Governor Okowa appealed to the visiting High Commissioner to compel his fellow countrymen to bring their resources and invest in Niger Delta. For his effort, Okowa should be acknowledged and appreciated for his vim dedication and hard work especially for putting the interest of his people on public notice.
Notwithstanding, Okowa must also realized and must be aware that investors do not put their capitals, money and investments on place on altruistic motivations. The primary intention of an investor is to grow his capital and returns, thus making a quantifiable profit that will put a smile on his face and making the laughter of shareholders little crispier and brighter.
There are factors and criteria that drive investments. Does Delta State, Niger Delta and Nigeria have what it takes to attract foreign investments? Beyond the emotional appeal and sentimental sagacity, investors are serious and strong-minded capitalists that are looking for fertile soil to plant their seeds.

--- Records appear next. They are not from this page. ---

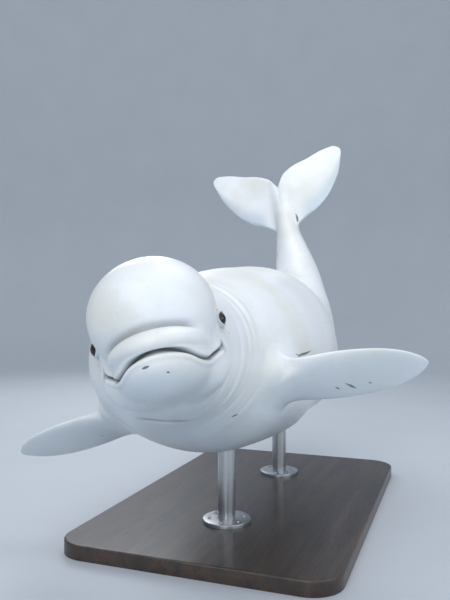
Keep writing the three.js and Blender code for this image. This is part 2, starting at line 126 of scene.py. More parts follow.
def form(s, y, z):
    """Height above the skin, negative inside: an oval torso with a low dorsal ridge, melted
    into the rounded masses of both sides."""
    wide, up, down = (curve(TORSO, c, s) for c in (1, 2, 3))
    tall = (up + down) / 2
    k = np.sqrt((y / wide)**2 + ((z - (up - down) / 2) / tall)**2)
    ramp, (start, stop) = RIDGE["ramp"], RIDGE["run"]
    ridge = RIDGE["tall"] * between(s, start, start + ramp, stop - ramp, stop)
    ridge *= hump(y, 0, RIDGE["half"]) * smooth(z, 0, RIDGE["above"])
    value = np.maximum((k - 1) * np.minimum(wide, tall) - ridge, TORSO[0, 0] - s)
    for centre, size, soft in MASSES:
        other = lump(s, np.abs(y), z, centre, size)
        h = np.clip(0.5 + 0.5 * (other - value) / soft, 0, 1)
        value = other + (value - other) * h - soft * h * (1 - h)
    return value


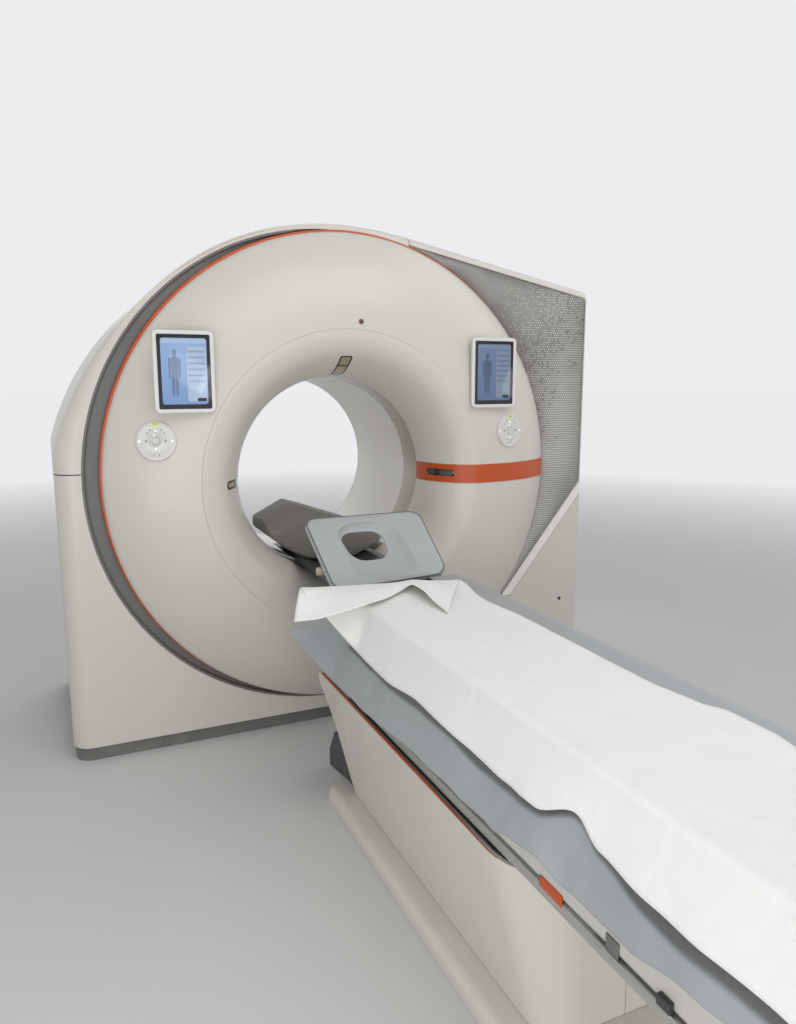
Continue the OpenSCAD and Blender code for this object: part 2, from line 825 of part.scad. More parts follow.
module beam_trim() {
    out = beam_half + skin;
    for (side = [-1, 1]) {
        color(orange) box([side > 0 ? out : -out - 2.5, -2150, beam_z + 4],
            [side > 0 ? out + 2.5 : -out, -2105, beam_z + 34]);
        color(steel) box([side > 0 ? out : -out - 6, beam_foot_y, beam_z - 6],
            [side > 0 ? out + 6 : -out, -2230, beam_z + 3]);
        color(grey) box([side > 0 ? out : -out - 3, -2310, beam_z + 26],
            [side > 0 ? out + 3 : -out, -2285, beam_z + 56]);
    }
}
module bore_segment(r, top_z) {
    intersection() {
        translate([0, iso_z]) circle(r = r, $fn = 180);
        translate([-r, iso_z - r - 1]) square([2 * r, top_z - iso_z + r + 1]);
    }
}
module tabletop() {
    color("#3c3e41") along_y(pad_foot_y - 30, pad_head_y + 30) difference() {
        bore_segment(top_under_r, pad_bottom_z - skin);
        bore_segment(top_under_r - 12, pad_bottom_z - 14);
    }
}
module mattress() {
    color(soft_grey) along_y(pad_foot_y, pad_head_y)
        rounded_square([-pad_half, pad_bottom_z], [pad_half, pad_top_z], 12);
}
module cover_flaps() {
    flare = 76;
    low_z = 528;
    color(soft_grey) for (side = [-1, 1]) mirror([side > 0 ? 0 : 1, 0, 0])
        along_y(pad_foot_y + 10, pad_head_y + 50) polygon([[pad_half + 0.5, pad_top_z - 14],
            [pad_half + 3, pad_top_z - 14], [pad_half + 30, 640], [pad_half + flare + 2.5, low_z],
            [pad_half + flare, low_z], [pad_half + 27, 640]]);
}
module paper_sheet() {
    top = pad_top_z + skin;
    color("#efeeea") {
        along_y(pad_foot_y + 20, -900) polygon([[192, top], [192, top + 1.2], [-234, top + 1.2],
            [-240, top - 4], [-262, 668], [-260.5, 668], [-238.5, top - 4], [-234, top]]);
        along_x(-300, 190) polygon([[-980, top + 1.1], [-900, top + 1.1], [-884, 806], [-885.5, 806],
            [-902, top + 12], [-990, top + 24], [-990, top + 22.5], [-908, top + 10],
            [-905, top + 2.3], [-980, top + 2.3]]);
    }
}
module extension_tray() {
    color("#37393b") along_y(pad_head_y + 30 + skin, tray_end_y) difference() {
        bore_segment(top_under_r, tray_top_z);
        translate([0, iso_z]) circle(r = top_under_r - tray_t, $fn = 180);
    }
}
module arm_support() {
    r = top_under_r - tray_t - skin;
    color("#7a756c") intersection() {
        along_y(-140, 240) translate([0, iso_z]) circle(r = r, $fn = 180);
        hull() {
            along_y(-60, 160) polygon([[-298, 660], [-298, 868], [-160, 936], [-90, 915], [80, 850],
                [235, 800], [235, 660]]);
            along_y(-110, 210) polygon([[-285, 640], [-285, 800], [-150, 868], [60, 800], [220, 770],
                [220, 640]]);
        }
    }
}
module head_rest_base() {
    r = top_under_r - tray_t - skin;
    color("#37393b") difference() {
        for (side = [-1, 1]) along_x(side * 140 - 8, side * 140 + 8) {
            polygon([[-700, 660], [-700, 745], [rest_pivot_y - 20, rest_pivot_z],
                [rest_pivot_y + 20, rest_pivot_z], [-540, 745], [-540, 660]]);
            translate([rest_pivot_y, rest_pivot_z]) circle(r = 20, $fn = 48);
        }
        difference() {
            along_y(-710, -530) translate([-300, 500]) square([600, 500]);
            along_y(-711, -529) translate([0, iso_z]) circle(r = r, $fn = 180);
        }
        along_x(-160, 160) translate([rest_pivot_y, rest_pivot_z]) circle(r = 6.1, $fn = 32);
    }
}
// The head rest's plate and pad, drawn flat with the front edge at the origin, then tilted.
module rest_outline(inset, z0, z1) {
    translate([0, 0, z0]) linear_extrude(z1 - z0)
        rounded_square([-rest_half + inset, inset], [rest_half - inset, rest_l - inset], 60 - inset);
}
module head_rest() {
    color("#9ea3a3") difference() {
        union() {
            intersection() {
                translate([0, rest_front_y, pad_top_z]) rotate([rest_tilt, 0, 0])
                    rest_outline(0, -rest_t, 0);
                along_y(-900, -300) translate([0, iso_z]) circle(r = top_under_r + 6, $fn = 180);
            }
            // Hinge lugs, pin and the ribbed knob of the tilt.
            for (side = [-1, 1])
                along_x(side * 118 - 8, side * 118 + 8) translate([rest_pivot_y, rest_pivot_z]) {
                    circle(r = 16, $fn = 48);
                    polygon([[-16, 0], [16, 0], [22, 44], [-18, 22]]);
                }
            along_x(-226, 175) translate([rest_pivot_y, rest_pivot_z]) circle(r = 6, $fn = 48);
            along_x(-252, -225) translate([rest_pivot_y, rest_pivot_z]) circle(r = 15, $fn = 48);
        }
        // The opening for the face and the head.
        translate([0, 0, 600]) linear_extrude(500)
            rounded_square([-106, -694], [46, -562], 50);
    }
}

base_frame();
stator_frame();
bearing_outer_race();
drive_stator();
brush_block();
base_plinth();
left_lower_cover();
right_lower_cover();
arch_cover();
right_top_cover();
slanted_trim();
printed_panel();
rim_band();
accent_ring();
front_cover();
funnel();
accent_band();
window_ring();
bore_liner();
rear_cover();
rear_funnel();
laser_windows();
status_sensor();
control_panel(-1);  // control_panel_left
control_panel(1);  // control_panel_right
centre_key(-1);  // centre_key_left
centre_key(1);  // centre_key_right
tablet_dock(-1);  // tablet_dock_left
tablet_dock(1);  // tablet_dock_right
tablet(-1);  // tablet_left
tablet(1);  // tablet_right
rotor_drum();
bearing_inner_race();
bearing_balls();
magnet_ring();
slip_ring();
xray_tube();
collimator();
detector_arc();
generators();
balance_weight();
floor_plinth();
pedestal_panel(-1);  // pedestal_panel_left
pedestal_panel(1);  // pedestal_panel_right
table_accent_line();
lift_outer_columns();
link_bracket();
lift_inner_columns();
lift_spindle();
skirt();
table_beam();
beam_trim();
tabletop();
mattress();
cover_flaps();
paper_sheet();
extension_tray();
arm_support();
head_rest_base();
head_rest();
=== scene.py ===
# CT scanner: a round gantry with an open bore and a patient table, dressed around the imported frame.
import math

import bmesh
import bpy
from mathutils import Matrix, Vector, noise


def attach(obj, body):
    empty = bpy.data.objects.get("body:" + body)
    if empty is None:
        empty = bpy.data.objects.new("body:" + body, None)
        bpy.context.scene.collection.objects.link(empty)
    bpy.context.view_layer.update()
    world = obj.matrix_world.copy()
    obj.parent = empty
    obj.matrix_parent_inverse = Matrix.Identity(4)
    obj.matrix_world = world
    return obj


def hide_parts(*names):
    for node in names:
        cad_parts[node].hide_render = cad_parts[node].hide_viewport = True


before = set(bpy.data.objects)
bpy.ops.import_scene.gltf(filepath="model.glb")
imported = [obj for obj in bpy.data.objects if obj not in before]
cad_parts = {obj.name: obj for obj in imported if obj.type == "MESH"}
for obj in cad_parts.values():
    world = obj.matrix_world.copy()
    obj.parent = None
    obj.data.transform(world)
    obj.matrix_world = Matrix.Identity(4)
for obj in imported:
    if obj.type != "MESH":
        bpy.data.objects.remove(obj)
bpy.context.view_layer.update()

# Camera
# It stands where the photograph was taken from: left of the table, at eye height, looking slightly down.
# Its lens gives the photograph's angle of view.
camera_data = bpy.data.cameras.new("camera")
camera_data.sensor_width = 36
camera_data.lens = 27.155
camera = bpy.data.objects.new("camera", camera_data)
camera.location = (-1.093, -3.215, 1.46)
camera.rotation_euler = (math.radians(90 - 9.68), math.radians(0.07), math.radians(-24.2))
bpy.context.scene.collection.objects.link(camera)
bpy.context.scene.camera = camera

# Housing covers
# Large moulded shells of painted glass-fibre plastic, six millimetres thick, with softly rounded front
# and back edges. They hang on the frame and meet at narrow joints: level with the bore at the left, at the
# top right of the bore, and along the slanted trim.


def skin_group(name, inputs):
    """A node group for a surface: takes colours and numbers by name, gives colour, roughness and normal."""
    made = bpy.data.node_groups.new(name, "ShaderNodeTree")
    for key, value in inputs.items():
        kind = "NodeSocketColor" if isinstance(value, tuple) else "NodeSocketFloat"
        made.interface.new_socket(key, in_out="INPUT", socket_type=kind).default_value = value
    for key, kind in (("Colour", "Color"), ("Roughness", "Float"), ("Normal", "Vector")):
        made.interface.new_socket(key, in_out="OUTPUT", socket_type="NodeSocket" + kind)
    return made


def new_material(name):
    """A material with its node tree and its skin."""
    made = bpy.data.materials.new(name)
    made.use_nodes = True
    return made, made.node_tree, made.node_tree.nodes["Principled BSDF"]


def wire(tree, kind, links=None, inputs=None, **settings):
    """A shader node with its settings, its input values and its links, each by socket name or number."""
    made = tree.nodes.new(kind)
    for name, value in settings.items():
        setattr(made, name, value)
    for name, value in (inputs or {}).items():
        made.inputs[name].default_value = value
    for name, source in (links or {}).items():
        tree.links.new(source, made.inputs[name])
    return made


def maths(tree, operation, *values):
    """One step of arithmetic on sockets and numbers."""
    made = wire(tree, "ShaderNodeMath", operation=operation)
    for i, value in enumerate(values):
        if isinstance(value, (int, float)):
            made.inputs[i].default_value = value
        else:
            tree.links.new(value, made.inputs[i])
    return made.outputs[0]


def stretch(tree, value, low, high, to_low=0.0, to_high=1.0):
    """Moves a value from one range to another, held at both ends."""
    return wire(tree, "ShaderNodeMapRange", {"Value": value}, {
        "From Min": low, "From Max": high, "To Min": to_low, "To Max": to_high}).outputs[0]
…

As the governor reminded the British Representative, “Delta as a state is blessed with fertile land and rich in oil and gas, and we are encouraging our youths to go into agriculture to be employers of labour; we are giving hope to them.” Having those things are most important but creating the conducive environment is key in the competing world of scarcity and choice.
Yes, the governor was right to highlight the verifiable substances that makes his state attractive for investors. But there are also other essential things that must coupled with the fertile land, oil and gas to make them attractive, which is the presence of durable infrastructures. Where are the 24 hours electricity, good roads, bridges and drinking water?
You cannot ask an investor to invest millions of dollars on dilapidated infrastructures of bad roads, pitch darkness and poorly trained human capital. And expect him to blindly assent and invest his scarce resources. Intrinsically, the most important is peace and tranquility in which governor reassured that “peace has returned to the Niger Delta states.”
Without peace and safety no logical person will put a penny on a place that he is afraid to visit and sleep over a night. Once you put your house in order they will come.
No one should downplay his gallant effort and good public relation in showcasing his state but to encourage him on his endeavor. My enlightening analysis is not peculiar to Delta State but to entire Nigeria as a country that is obsessive on inviting foreign investors without affirmative result.